Getting the most value from customer data and customer experience analytics requires a well-defined vision of the insights you want and the technological sophistication you will need to produce them. The best approach is to combine this future vision with a thorough self-assessment of your company’s current state and an understanding of the current marketing technology stack. This process will help to identify gaps that must be bridged to realize the original vision.

Once you identify key metrics and data sources, you will need to determine the infrastructure requirements to ingest, store, process, and serve up the data. Unstructured data will likely require big data technology, operations and management. The integration of structured and unstructured data will require information architecture and management (taxonomy, metadata, data quality and governance) and the software to perform and analyze customer experience analytics.
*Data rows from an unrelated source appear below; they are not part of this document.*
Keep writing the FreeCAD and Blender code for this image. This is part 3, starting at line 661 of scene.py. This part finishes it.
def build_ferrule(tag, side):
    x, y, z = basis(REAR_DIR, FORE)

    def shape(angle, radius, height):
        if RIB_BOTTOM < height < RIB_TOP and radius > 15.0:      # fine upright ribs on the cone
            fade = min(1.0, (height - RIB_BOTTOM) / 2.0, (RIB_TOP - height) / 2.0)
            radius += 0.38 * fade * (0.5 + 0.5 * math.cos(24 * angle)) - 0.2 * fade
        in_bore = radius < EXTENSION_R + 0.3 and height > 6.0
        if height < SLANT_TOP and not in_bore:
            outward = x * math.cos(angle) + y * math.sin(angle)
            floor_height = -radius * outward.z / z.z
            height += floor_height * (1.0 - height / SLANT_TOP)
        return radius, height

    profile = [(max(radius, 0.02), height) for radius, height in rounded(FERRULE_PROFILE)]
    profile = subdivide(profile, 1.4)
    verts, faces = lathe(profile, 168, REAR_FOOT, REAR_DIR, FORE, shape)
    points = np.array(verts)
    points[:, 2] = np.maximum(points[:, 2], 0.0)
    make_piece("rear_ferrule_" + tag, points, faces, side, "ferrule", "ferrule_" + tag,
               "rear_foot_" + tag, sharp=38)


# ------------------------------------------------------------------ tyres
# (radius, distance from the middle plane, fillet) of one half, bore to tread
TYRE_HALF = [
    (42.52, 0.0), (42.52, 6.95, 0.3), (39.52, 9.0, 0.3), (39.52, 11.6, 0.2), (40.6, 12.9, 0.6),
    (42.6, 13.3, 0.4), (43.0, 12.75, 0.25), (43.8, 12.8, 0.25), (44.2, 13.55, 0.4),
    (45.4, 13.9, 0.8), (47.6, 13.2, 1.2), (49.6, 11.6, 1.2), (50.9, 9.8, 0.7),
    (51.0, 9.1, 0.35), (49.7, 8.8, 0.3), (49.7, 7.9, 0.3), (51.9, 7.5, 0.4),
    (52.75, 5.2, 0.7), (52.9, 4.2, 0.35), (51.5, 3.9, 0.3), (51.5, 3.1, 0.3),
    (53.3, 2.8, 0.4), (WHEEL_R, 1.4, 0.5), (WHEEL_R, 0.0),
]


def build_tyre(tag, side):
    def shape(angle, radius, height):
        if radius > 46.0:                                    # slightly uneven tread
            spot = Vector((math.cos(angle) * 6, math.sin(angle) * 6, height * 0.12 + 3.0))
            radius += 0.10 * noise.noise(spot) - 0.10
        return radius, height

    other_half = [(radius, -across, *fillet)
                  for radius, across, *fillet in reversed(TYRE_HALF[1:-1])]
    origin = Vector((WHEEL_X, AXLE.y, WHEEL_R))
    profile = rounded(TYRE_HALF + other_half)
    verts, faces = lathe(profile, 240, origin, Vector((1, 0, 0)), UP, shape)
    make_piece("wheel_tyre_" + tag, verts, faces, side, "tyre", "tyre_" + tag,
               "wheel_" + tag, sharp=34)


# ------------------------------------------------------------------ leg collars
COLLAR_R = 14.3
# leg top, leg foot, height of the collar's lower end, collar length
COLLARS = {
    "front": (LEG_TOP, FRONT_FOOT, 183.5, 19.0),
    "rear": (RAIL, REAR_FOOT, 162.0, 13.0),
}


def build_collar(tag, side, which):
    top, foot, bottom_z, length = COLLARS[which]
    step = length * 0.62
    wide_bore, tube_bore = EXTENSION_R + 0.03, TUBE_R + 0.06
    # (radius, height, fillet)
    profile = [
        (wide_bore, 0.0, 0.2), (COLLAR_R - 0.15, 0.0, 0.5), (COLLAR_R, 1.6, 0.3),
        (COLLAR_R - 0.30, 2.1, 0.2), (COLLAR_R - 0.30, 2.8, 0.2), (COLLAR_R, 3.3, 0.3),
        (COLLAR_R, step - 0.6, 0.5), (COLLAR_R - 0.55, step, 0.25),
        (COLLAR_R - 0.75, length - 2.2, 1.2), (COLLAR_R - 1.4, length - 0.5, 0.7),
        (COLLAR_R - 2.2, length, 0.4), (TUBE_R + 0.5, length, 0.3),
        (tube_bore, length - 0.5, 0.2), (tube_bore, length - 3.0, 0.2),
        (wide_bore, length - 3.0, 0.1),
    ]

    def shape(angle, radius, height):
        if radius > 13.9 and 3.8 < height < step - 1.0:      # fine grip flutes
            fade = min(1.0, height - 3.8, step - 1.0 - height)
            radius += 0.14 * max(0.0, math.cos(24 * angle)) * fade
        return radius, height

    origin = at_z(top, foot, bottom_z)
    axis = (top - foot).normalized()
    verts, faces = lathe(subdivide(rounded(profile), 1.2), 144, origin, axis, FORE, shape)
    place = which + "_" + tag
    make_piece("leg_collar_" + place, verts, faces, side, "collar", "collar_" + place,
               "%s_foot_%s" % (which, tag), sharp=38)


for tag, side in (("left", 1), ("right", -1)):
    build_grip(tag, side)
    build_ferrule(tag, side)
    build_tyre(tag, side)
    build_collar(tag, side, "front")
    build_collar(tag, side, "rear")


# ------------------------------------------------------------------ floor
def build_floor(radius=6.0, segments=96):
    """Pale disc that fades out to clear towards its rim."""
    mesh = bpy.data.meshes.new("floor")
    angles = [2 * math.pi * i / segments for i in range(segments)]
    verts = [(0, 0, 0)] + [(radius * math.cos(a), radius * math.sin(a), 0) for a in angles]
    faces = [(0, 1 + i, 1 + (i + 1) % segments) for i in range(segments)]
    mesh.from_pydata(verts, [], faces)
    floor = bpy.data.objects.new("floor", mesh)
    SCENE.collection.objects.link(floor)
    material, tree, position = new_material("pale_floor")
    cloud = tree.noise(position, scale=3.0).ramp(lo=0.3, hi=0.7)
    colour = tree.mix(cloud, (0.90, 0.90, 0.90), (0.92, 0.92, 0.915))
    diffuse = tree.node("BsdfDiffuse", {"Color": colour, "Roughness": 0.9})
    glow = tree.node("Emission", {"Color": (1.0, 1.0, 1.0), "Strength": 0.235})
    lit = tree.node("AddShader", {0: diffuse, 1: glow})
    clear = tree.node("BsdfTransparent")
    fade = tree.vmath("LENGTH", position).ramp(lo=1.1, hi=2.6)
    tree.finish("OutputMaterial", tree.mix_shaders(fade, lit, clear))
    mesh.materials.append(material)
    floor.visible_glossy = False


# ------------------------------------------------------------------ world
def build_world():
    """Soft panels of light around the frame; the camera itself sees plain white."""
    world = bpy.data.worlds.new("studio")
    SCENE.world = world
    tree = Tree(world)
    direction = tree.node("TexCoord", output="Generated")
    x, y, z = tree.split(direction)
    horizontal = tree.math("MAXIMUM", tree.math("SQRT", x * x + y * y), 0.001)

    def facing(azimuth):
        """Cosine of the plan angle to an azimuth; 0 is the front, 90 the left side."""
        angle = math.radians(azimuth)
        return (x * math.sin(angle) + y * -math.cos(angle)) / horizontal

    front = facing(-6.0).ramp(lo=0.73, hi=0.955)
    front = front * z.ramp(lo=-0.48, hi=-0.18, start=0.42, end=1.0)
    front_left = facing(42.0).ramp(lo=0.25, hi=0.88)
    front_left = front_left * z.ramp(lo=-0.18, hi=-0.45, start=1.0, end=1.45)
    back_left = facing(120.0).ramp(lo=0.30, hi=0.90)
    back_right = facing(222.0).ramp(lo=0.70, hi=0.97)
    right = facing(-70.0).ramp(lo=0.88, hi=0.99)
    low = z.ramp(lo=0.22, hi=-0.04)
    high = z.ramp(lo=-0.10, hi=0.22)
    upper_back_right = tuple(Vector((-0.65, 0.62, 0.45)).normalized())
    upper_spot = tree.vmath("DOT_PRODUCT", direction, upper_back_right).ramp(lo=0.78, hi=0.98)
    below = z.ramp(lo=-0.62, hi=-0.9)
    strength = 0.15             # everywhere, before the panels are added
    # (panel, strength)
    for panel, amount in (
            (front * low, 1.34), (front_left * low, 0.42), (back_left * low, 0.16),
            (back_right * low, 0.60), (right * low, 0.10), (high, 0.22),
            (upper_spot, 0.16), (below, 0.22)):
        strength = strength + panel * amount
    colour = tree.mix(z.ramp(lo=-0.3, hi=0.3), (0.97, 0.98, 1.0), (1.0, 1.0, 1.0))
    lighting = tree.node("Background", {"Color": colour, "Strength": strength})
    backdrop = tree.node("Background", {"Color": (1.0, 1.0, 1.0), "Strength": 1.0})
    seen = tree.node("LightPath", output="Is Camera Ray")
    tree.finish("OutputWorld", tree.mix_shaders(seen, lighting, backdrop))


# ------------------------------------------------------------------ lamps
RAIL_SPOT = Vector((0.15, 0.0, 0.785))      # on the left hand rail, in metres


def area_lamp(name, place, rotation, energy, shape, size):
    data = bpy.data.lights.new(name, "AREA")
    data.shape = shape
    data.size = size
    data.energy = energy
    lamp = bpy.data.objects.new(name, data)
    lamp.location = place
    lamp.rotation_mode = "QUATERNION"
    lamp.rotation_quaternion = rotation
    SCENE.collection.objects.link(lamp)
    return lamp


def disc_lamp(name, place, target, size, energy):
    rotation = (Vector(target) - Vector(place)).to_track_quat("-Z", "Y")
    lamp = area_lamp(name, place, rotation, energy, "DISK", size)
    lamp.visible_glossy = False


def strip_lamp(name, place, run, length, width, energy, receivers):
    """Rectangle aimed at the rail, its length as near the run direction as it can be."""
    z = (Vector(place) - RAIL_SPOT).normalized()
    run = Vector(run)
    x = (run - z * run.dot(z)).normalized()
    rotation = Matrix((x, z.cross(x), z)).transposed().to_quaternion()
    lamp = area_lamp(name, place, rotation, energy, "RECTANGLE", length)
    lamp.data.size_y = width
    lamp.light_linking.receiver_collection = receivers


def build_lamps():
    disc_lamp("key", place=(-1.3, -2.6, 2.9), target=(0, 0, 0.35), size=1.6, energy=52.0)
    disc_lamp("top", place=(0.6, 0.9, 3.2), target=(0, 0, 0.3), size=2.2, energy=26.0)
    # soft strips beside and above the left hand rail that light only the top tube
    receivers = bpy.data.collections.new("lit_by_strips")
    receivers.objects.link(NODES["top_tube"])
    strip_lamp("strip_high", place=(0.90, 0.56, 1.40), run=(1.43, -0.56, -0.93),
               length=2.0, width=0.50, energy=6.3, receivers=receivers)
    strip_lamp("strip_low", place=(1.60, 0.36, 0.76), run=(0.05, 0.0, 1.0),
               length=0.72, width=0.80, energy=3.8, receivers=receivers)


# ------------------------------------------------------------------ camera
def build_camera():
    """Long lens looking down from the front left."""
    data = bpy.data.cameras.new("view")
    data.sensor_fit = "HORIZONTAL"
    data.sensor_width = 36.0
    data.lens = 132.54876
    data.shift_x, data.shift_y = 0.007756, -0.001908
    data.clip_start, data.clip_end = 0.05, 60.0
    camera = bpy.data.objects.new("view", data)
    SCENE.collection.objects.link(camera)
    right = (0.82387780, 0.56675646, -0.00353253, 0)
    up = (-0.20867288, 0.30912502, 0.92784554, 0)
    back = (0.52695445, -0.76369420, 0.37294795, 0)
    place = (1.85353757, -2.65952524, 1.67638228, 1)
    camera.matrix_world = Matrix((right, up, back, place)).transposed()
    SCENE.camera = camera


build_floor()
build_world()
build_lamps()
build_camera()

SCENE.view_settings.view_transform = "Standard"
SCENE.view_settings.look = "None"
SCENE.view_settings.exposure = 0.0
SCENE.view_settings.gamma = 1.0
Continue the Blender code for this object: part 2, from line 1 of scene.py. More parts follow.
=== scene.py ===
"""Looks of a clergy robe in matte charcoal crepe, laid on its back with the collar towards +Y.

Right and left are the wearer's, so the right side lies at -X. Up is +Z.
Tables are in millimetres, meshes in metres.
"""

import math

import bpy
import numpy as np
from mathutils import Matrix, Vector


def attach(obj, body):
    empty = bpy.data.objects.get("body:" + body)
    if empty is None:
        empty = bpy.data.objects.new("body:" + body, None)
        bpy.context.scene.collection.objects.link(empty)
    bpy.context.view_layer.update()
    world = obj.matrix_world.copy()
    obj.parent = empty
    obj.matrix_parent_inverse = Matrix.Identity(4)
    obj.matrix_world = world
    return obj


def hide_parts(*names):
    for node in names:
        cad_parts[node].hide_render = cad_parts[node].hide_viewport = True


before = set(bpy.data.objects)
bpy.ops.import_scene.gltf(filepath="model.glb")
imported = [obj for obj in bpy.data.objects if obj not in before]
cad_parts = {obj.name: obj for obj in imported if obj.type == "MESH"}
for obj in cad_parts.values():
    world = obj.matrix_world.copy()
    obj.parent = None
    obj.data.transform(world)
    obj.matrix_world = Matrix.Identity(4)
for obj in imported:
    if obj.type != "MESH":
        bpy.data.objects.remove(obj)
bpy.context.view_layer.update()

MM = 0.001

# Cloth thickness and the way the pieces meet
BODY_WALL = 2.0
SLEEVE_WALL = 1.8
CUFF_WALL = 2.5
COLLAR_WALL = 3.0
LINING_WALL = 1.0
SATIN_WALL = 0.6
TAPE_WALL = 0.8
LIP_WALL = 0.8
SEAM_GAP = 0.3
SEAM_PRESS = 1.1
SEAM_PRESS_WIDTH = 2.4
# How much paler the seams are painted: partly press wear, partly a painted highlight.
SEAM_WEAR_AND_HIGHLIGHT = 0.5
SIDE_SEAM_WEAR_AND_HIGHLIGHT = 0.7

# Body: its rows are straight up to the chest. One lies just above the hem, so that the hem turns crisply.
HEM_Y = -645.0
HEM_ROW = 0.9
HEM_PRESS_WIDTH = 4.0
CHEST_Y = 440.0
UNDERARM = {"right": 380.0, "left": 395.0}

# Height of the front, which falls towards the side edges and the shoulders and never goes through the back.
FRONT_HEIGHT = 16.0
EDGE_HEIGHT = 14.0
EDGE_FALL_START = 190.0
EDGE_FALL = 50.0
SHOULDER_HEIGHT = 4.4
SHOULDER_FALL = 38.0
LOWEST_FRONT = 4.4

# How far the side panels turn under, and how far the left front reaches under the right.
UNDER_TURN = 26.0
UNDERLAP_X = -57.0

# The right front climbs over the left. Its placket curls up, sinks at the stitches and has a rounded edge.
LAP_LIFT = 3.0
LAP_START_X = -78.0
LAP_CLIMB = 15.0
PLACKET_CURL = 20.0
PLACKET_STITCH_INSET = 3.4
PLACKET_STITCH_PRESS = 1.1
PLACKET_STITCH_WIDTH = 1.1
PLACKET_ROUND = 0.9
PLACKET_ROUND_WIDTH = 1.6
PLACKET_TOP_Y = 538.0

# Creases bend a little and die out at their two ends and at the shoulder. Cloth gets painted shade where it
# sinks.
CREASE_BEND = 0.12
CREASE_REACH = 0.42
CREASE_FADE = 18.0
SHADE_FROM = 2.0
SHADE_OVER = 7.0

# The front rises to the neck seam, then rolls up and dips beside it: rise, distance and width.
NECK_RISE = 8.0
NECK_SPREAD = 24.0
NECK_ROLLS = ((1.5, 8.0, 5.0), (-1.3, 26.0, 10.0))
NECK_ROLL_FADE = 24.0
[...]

In addition to these technical challenges, there may also be organizational challenges to overcome. Do you have the right people, skill sets, and processes to achieve an alignment of purpose and an alliance for taking action? If not, look for experts in the field to help you jumpstart the learning curve and to manage this organizational change.

Finally, formalize a roadmap that captures your current state, future vision, and path to success along the dimensions of people, process, technology, and content. This initiative will serve as a vehicle for building consensus and involvement and for taking action in a purposeful way.